I had to check the white paste in kindergarten. Somebody told me it was okay to eat it. So we ate some. It seemed to stick to our mouths. It didn’t have the slippery texture likes Elmer’s Glue. But it did have more consistency than that glass bottler of mucous paste with the rubber lid. That stuff wasn’t so good, but it was fun to chew on the lid. And do you remember watercolor paint in the black trays? It didn’t seem to have much taste other than the bristles of the brush but it did turn my tongue a cool color.
You know if a youngster is curious about flavors, he’s curious about bathrooms too. So one quiet afternoon, I was all alone in the bathroom.
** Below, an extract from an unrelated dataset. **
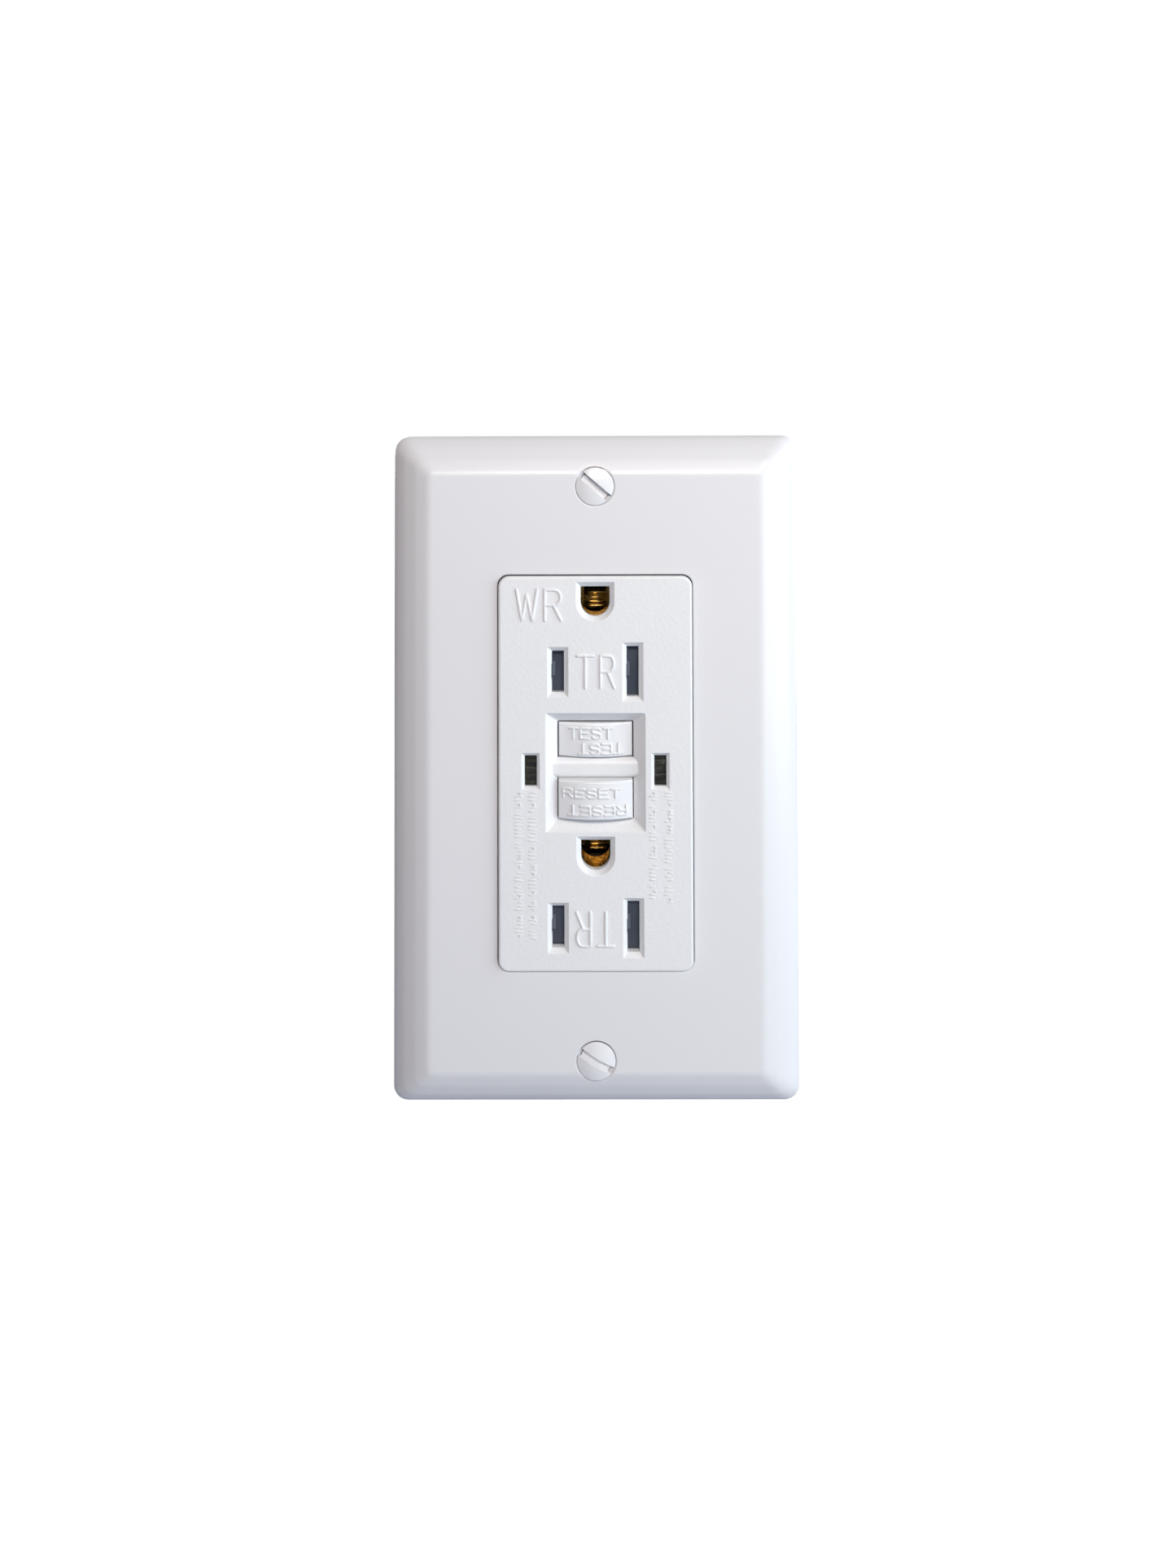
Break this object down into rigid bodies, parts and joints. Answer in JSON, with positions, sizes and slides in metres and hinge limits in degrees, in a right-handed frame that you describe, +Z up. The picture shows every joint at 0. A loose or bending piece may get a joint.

It was kind of interesting to see all the neat stuff Mom and Dad had in those cabinets way up high. There were razor blades, and hair stuff and one thing that was in a colorful bottle that smelled really inviting. It had kind of a sweet, spicy fragrance. You know I couldn’t resist. I lifted the bottle to my lips and squeezed. A bitter tasting liquid filled my mouth. I spit and spit into the bathtub but I just couldn’t get rid of that foul bitterness that was puckering my mouth.
I guess when I think of it, the world seemed like a big place full of unique things to experience. Not all of them were a good idea though. I was about six when I had mangled my fingers in a bicycle wheel or something. My Mom sprayed my scraped up fingers with a liberal dose of Bactine and sent me to bed at the regular time. This stuff sure smelled good. My fingers throbbing and I decided to sample that stuff by sucking on them. When I figured out it wasn’t as refreshing as it smelled and that Band-Aids actually were too plasticky, I thought maybe I had gone too far in my quest to sample all the world had to offer. I crawled out of bed to the living room where my Mom was watching our black and white TV and ironing or something. She asked me what I was doing out of bed, but then looked back at the TV.
I asked her if I could die from eating Bactine.
“Yes, of course. Don’t eat it.” Mom said as she watched the TV. “Get back in bed!”
Well it was a long night. I kept waiting to die, but I guess I didn’t eat enough because I never died.
You know if a youngster is curious about flavors, he’s curious about bathrooms too. So one quiet afternoon, I was all alone in the bathroom. It was kind of interesting to see all the neat stuff Mom and Dad had in those cabinets way up high. There were razor blades, and hair stuff and one thing that was in a colorful bottle that smelled really inviting. It had kind of a sweet, spicy fragrance. You know I couldn’t resist. I lifted the bottle to my lips and squeezed. A bitter tasting liquid filled my mouth. I spit and spit into the bathtub but I just couldn’t get rid of that foul bitterness that was puckering my mouth.
When I regained the composure of a worldly eight year old I walked out into the kitchen where my mother was doing something. I ventured a question, trying not to show my puckery mouth.
“What’s that stuff in the bathroom in that red bottle that smells good?”
“What?”
“Up in the cabinet over the bathtub.” I explained. “It kinda smells like candy, sort of.”
“Oh, that’s your father’s deodorant.” I didn’t at the time know what deodorant was. But now I know and I wouldn’t recommend putting it anywhere other than your armpits.
The problem was I wasn’t cured of my habit. A few years later I got a chemistry set for Christmas. And you know I wanted to know what that litmus paper tasted like. So I licked it. Almost immediately I was filled with taster’s remorse. But when I was in high school I found out it was okay to lick litmus paper, to see if you had acidic spit.
Of course I also found out I shouldn’t have tried the sulphur.
Over the years I managed to run my tongue over tree bark, the end of a nine volt battery, wall to wall carpeting, spruce trees, ladders,(both wooden and metal), nails, telephone rotary dials, corn stalks, dog hair, saddles, shoe leather, my glasses, bicycle handle bars, handle bar grips, bicycle spokes, innertubes and lots of grape bubble gum. This is not an exhaustive list you understand, but it will give you some idea of how a prolific taste tester I was.
Now that you’ve read this, maybe you should keep it to yourself. I don’t really want people knowing all the things that have encountered my taste buds.
But there’s no need to worry about me. I was so young I can barely remember tasting a booger in front of my grandmother. She immediately scolded me. “Paul! Don’t eat your boogers!” And I never have since. But I still remember what they taste like.